** WRITTEN REQUEST **
From the records below, pull each line that has "rigid".

══════════════════════════════

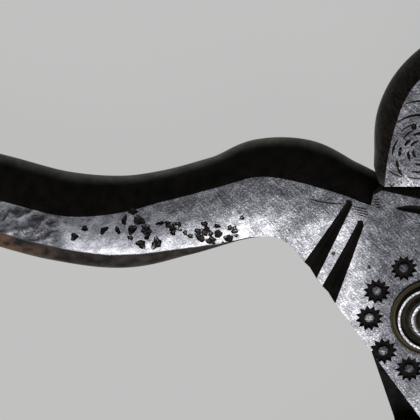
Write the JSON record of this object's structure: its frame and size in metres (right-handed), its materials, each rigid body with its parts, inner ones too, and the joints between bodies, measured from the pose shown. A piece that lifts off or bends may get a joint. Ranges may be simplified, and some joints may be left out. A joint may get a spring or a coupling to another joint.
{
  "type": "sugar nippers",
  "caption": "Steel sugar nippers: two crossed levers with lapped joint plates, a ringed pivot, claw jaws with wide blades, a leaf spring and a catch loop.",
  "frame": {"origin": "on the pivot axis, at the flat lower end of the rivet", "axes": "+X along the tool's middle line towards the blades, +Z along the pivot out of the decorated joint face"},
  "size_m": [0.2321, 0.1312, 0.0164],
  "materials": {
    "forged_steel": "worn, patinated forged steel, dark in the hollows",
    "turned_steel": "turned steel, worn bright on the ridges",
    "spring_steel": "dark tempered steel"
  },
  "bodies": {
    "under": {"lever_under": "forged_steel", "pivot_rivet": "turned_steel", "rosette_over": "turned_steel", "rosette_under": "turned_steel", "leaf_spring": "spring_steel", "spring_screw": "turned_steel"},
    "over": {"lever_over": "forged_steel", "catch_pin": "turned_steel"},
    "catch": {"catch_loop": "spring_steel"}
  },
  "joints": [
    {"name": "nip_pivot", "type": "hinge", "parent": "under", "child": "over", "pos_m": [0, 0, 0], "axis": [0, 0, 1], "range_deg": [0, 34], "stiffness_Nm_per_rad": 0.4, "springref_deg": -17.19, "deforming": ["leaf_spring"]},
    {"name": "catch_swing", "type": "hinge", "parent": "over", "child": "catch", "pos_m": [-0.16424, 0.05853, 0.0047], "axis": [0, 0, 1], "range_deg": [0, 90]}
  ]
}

══════════════════════════════

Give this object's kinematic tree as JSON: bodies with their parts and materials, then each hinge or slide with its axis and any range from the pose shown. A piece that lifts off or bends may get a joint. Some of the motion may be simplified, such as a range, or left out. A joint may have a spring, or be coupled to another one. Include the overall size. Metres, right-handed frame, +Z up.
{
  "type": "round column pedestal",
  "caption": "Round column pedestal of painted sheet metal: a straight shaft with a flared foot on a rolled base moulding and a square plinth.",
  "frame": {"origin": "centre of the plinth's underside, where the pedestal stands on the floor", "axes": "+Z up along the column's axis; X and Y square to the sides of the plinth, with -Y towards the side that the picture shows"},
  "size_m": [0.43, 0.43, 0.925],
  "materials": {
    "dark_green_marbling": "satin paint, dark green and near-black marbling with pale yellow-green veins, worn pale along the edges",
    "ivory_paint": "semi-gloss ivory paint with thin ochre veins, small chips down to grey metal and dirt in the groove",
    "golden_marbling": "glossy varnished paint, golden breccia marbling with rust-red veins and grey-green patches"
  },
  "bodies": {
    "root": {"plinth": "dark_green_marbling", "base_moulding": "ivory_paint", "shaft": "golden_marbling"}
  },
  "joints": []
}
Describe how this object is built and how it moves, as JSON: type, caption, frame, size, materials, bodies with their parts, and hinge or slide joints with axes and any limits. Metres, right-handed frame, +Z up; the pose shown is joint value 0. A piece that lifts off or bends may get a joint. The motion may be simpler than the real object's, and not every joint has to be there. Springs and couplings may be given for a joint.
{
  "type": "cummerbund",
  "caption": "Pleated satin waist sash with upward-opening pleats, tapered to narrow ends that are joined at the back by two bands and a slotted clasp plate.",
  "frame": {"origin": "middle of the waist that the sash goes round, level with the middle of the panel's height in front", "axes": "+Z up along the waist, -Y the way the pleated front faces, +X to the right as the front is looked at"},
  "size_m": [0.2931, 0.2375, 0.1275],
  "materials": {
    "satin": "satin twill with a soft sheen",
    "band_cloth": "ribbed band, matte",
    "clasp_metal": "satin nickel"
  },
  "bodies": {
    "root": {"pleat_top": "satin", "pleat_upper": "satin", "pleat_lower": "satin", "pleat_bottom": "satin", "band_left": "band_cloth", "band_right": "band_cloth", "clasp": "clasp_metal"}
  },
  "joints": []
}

══════════════════════════════

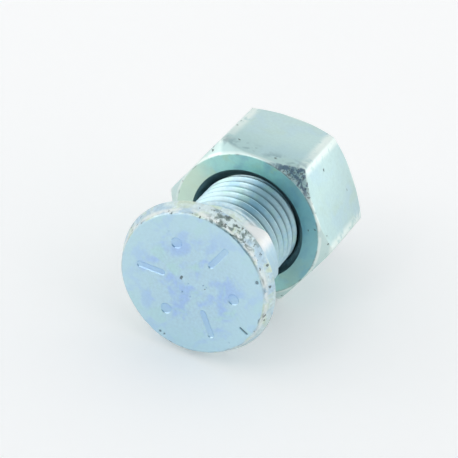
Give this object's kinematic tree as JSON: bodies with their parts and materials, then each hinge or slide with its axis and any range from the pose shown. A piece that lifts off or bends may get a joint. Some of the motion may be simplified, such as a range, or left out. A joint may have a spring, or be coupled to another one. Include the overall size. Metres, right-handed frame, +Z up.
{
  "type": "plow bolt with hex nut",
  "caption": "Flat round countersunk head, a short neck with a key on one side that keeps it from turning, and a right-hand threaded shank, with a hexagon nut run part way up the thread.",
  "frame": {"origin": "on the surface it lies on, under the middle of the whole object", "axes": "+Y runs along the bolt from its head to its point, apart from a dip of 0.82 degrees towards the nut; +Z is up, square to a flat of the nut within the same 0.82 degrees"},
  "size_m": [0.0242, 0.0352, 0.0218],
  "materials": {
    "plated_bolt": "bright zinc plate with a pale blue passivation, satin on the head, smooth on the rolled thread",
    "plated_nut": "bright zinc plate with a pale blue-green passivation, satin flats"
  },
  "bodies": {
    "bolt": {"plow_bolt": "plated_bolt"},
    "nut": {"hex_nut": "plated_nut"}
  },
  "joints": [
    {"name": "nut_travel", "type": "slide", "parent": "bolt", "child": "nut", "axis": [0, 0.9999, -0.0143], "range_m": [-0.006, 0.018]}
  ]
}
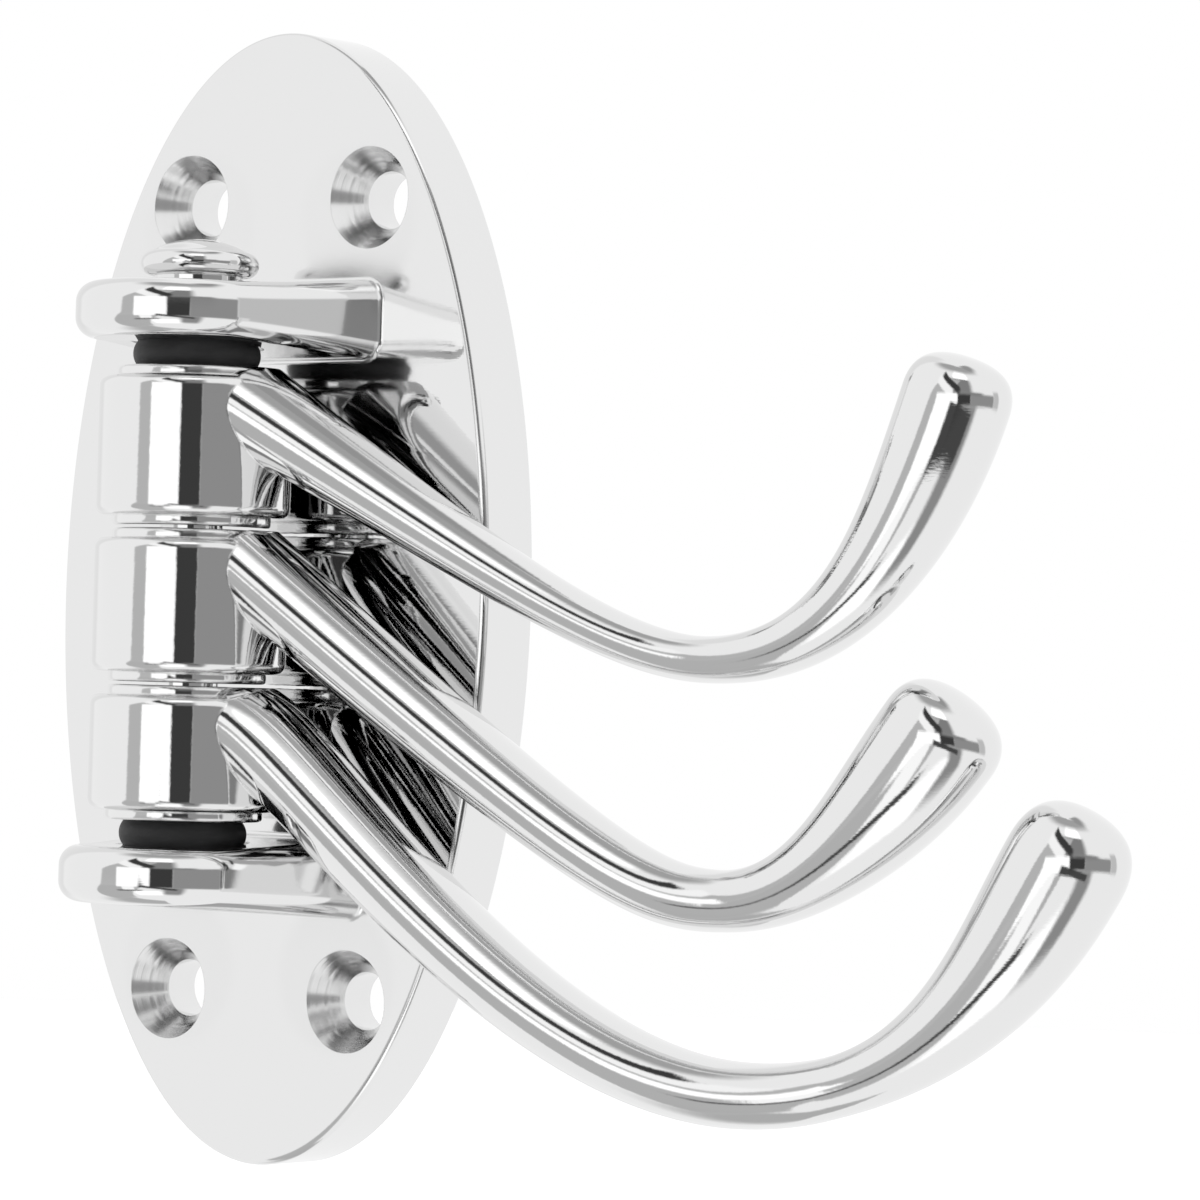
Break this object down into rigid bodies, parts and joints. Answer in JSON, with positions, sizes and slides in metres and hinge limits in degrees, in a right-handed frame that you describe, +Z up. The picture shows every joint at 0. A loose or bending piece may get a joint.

══════════════════════════════

** TASK RESPONSE **
Write the JSON record of this object's structure: its frame and size in metres (right-handed), its materials, each rigid body with its parts, inner ones too, and the joints between bodies, measured from the pose shown. A piece that lifts off or bends may get a joint. Ranges may be simplified, and some joints may be left out. A joint may get a spring or a coupling to another joint.
Break this object down into rigid bodies, parts and joints. Answer in JSON, with positions, sizes and slides in metres and hinge limits in degrees, in a right-handed frame that you describe, +Z up. The picture shows every joint at 0. A loose or bending piece may get a joint.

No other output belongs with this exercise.